API Reference (Python)
======================

.. module:: zagar

count_binary_matrices
---------------------

.. function:: count_binary_matrices(p, q, sort_p_desc=False)

   Count Binary Matrices with Row Sums :math:`\boldsymbol{p}` and Column Sums :math:`\boldsymbol{q}`.

   The underlying algorithm is a minor modification of the original EXACT algorithm implemented
   in Miller and Harrison (2013) *The Annals of Statistics*. Compared to their original C version,
   this version uses modern C++ optimizations (e.g., ``std::unordered_map`` in C++
   versus ``khash`` from ``klib`` for hashing) and performs operations on flexible
   integer types, which may be more efficient when the problem size is not too large
   (e.g., ``uint64_t`` rather than arbitrary precision types for smaller input values).

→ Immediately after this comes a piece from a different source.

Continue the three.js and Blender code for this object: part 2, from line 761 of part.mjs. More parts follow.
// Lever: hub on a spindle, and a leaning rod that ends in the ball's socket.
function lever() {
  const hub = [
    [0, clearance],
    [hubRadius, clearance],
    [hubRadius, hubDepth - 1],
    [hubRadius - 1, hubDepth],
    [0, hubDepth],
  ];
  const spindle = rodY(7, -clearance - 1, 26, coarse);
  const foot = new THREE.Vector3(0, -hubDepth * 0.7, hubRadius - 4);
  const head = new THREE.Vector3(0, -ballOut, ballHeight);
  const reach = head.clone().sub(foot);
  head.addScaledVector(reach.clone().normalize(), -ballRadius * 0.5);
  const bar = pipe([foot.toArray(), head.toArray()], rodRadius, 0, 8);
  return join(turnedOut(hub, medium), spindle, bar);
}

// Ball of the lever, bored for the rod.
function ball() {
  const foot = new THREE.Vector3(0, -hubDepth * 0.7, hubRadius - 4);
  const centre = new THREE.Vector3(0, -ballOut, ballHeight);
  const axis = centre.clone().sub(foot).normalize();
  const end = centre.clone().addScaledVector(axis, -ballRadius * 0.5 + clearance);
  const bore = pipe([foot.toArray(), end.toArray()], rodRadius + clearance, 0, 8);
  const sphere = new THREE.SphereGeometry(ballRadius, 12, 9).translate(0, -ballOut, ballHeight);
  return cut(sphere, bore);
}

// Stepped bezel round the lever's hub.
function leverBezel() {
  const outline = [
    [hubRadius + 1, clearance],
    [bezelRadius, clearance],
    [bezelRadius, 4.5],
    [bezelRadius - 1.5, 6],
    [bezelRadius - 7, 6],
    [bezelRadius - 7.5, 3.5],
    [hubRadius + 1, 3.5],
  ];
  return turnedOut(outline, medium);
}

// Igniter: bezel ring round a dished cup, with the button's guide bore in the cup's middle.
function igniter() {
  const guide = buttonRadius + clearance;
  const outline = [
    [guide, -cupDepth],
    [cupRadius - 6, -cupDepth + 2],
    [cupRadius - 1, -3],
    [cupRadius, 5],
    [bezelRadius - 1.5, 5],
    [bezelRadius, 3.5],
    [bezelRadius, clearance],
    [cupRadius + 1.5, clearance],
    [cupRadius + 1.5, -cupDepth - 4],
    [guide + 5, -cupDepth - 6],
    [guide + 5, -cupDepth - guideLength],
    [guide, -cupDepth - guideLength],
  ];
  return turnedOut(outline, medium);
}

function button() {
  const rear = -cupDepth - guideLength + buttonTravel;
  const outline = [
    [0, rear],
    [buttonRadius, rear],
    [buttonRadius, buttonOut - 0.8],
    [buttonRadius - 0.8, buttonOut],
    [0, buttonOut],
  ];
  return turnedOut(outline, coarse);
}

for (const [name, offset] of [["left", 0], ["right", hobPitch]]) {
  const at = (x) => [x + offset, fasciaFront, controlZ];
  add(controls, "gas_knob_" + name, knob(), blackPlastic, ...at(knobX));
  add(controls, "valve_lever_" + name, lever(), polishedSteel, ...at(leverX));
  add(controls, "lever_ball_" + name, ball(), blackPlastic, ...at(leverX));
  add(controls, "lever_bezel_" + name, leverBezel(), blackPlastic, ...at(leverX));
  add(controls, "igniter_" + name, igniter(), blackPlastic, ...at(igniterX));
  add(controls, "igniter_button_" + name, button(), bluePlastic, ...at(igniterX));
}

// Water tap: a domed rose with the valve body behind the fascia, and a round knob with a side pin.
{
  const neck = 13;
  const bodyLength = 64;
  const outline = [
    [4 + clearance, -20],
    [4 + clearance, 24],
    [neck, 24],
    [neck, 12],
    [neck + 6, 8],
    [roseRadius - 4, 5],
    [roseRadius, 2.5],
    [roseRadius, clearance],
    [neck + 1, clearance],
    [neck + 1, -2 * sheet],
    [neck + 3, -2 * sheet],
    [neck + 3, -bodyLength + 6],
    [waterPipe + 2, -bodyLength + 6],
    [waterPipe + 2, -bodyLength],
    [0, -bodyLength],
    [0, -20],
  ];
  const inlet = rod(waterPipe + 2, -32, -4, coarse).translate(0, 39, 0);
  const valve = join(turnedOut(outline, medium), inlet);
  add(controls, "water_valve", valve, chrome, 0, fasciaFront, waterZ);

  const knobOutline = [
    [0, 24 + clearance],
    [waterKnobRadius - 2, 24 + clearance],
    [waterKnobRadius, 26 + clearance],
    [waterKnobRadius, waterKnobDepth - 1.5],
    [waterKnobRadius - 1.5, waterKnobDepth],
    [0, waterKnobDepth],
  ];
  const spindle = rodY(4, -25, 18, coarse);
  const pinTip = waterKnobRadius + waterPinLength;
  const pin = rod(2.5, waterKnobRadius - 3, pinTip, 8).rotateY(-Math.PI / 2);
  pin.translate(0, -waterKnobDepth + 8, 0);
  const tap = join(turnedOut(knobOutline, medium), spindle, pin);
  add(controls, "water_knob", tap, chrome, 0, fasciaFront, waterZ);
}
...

   :param p: Row sums (nonnegative integers)
   :type p: list of int
   :param q: Column sums (nonnegative integers)
   :type q: list of int
   :param sort_p_desc: If True, sort p in decreasing order for speed (default: False)
   :type sort_p_desc: bool, optional
   :returns: ``{'number': int, 'memo_entries': int}``

      - ``number``: The count of binary matrices (arbitrary precision)
      - ``memo_entries``: Number of entries in the memoization table

   :rtype: dict

   **Examples**

   .. code-block:: python

      >>> import zagar
      >>> result = zagar.count_binary_matrices([2, 1], [1, 1, 1])
      >>> result['number']
      3


count_matrices
--------------

.. function:: count_matrices(p, q, sort_p_desc=False)

   Wrapper for ``count_binary_matrices``

   This is a wrapper for ``count_binary_matrices`` that returns just the count.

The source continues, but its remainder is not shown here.